We had a lovely time in the room.
[End Part 1]
A note in the food on the Delta flight and the attendants. The food on the flight was the worst food I have ever had on any flight with any carrier. The lamb was mostly grizzle, the garbanzo beans and green bean mix was terrible, the plastic package piece of bread was, well, it was what bread that is packaged that way is, terrible. I tasted all of the food, but ate none of it. The blondie, which also came in a plastic package, was fat, sugar, and flour. I guiltily ate that.
The flight attendants on my side of the plane were snide. I wanted sparkling water and saw they had litre bottles of Pellegrino. I asked for Pellegrino. The attendant made some comment about me asking for Pellegrino.
Now, please understand, I have 1.3 million miles on Delta. I have flown a lot on this airline over the years – though this is the first trans-Pacific. I always flew on codeshares with partner airlines or other carriers entirely. This was a disaster.

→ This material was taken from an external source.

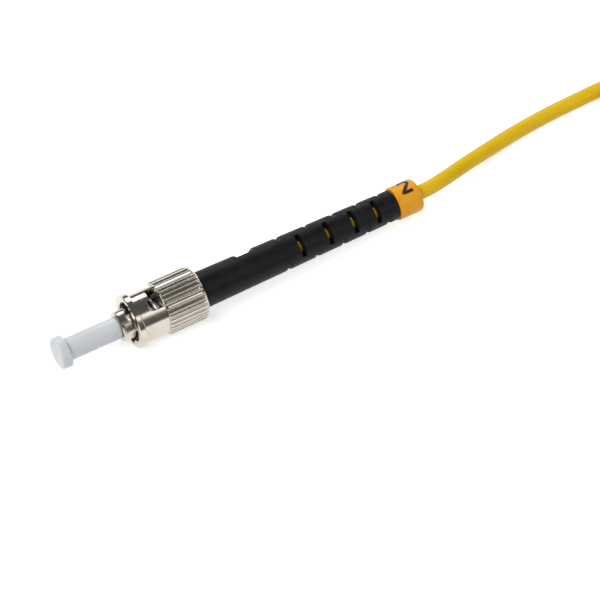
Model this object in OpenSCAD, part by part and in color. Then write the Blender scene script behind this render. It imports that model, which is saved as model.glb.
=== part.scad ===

We did meet a very nice attendant in the aft galley when we went there to get more to drink and some snacks.
The American man doing the announcement, I would have thought, was high, or kept getting the sheets of paper he was reading from confused. He would read a paragraph and then pause for 30 seconds or so and continue. This was the same for all of the announcements. The woman speaking Japanese read her announcements in a manner that one expects: practiced and with an even voice.
I hope the feds do not allow another merger. If this is what the business looks like with this few airlines, I can’t imagine what will happen to the service when the number of carriers drops still further.